--- Start of Data excerpt ---

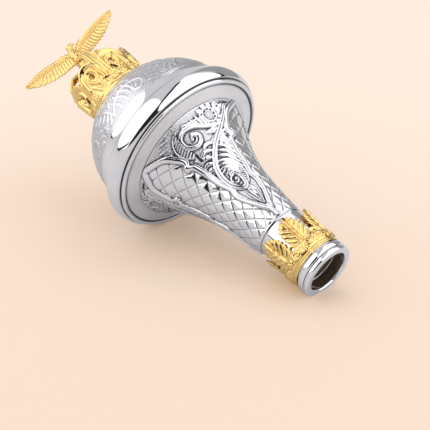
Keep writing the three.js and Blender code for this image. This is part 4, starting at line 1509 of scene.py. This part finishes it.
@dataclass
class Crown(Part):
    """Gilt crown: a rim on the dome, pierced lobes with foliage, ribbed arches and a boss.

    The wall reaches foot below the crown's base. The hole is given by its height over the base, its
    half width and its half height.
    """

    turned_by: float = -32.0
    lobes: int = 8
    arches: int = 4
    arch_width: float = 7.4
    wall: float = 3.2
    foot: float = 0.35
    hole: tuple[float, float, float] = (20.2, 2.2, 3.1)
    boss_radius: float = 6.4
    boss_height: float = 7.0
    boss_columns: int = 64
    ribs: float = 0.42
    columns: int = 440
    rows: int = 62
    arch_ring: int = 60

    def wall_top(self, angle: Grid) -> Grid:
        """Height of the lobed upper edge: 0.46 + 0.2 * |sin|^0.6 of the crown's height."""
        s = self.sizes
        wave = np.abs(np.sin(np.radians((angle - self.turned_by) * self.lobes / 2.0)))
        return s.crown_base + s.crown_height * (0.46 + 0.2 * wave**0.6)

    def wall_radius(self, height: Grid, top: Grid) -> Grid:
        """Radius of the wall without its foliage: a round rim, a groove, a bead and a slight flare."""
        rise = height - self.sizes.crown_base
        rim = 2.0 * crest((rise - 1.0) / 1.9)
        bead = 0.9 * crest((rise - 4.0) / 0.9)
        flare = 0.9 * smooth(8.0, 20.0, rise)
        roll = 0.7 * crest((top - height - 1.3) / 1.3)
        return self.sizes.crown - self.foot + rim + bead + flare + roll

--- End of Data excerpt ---

• Work to do
Extract the data in full. Keep it word for word.

• Solution to this problem
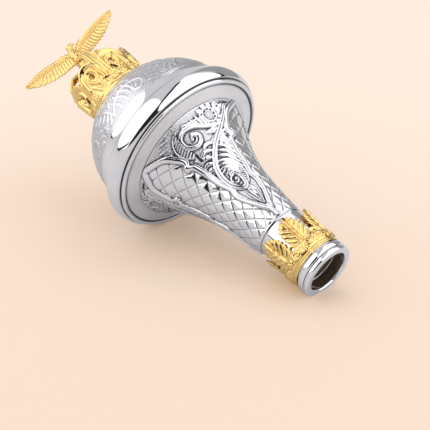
Keep writing the three.js and Blender code for this image. This is part 4, starting at line 1509 of scene.py. This part finishes it.
@dataclass
class Crown(Part):
    """Gilt crown: a rim on the dome, pierced lobes with foliage, ribbed arches and a boss.

    The wall reaches foot below the crown's base. The hole is given by its height over the base, its
    half width and its half height.
    """

    turned_by: float = -32.0
    lobes: int = 8
    arches: int = 4
    arch_width: float = 7.4
    wall: float = 3.2
    foot: float = 0.35
    hole: tuple[float, float, float] = (20.2, 2.2, 3.1)
    boss_radius: float = 6.4
    boss_height: float = 7.0
    boss_columns: int = 64
    ribs: float = 0.42
    columns: int = 440
    rows: int = 62
    arch_ring: int = 60

    def wall_top(self, angle: Grid) -> Grid:
        """Height of the lobed upper edge: 0.46 + 0.2 * |sin|^0.6 of the crown's height."""
        s = self.sizes
        wave = np.abs(np.sin(np.radians((angle - self.turned_by) * self.lobes / 2.0)))
        return s.crown_base + s.crown_height * (0.46 + 0.2 * wave**0.6)

    def wall_radius(self, height: Grid, top: Grid) -> Grid:
        """Radius of the wall without its foliage: a round rim, a groove, a bead and a slight flare."""
        rise = height - self.sizes.crown_base
        rim = 2.0 * crest((rise - 1.0) / 1.9)
        bead = 0.9 * crest((rise - 4.0) / 0.9)
        flare = 0.9 * smooth(8.0, 20.0, rise)
        roll = 0.7 * crest((top - height - 1.3) / 1.3)
        return self.sizes.crown - self.foot + rim + bead + flare + roll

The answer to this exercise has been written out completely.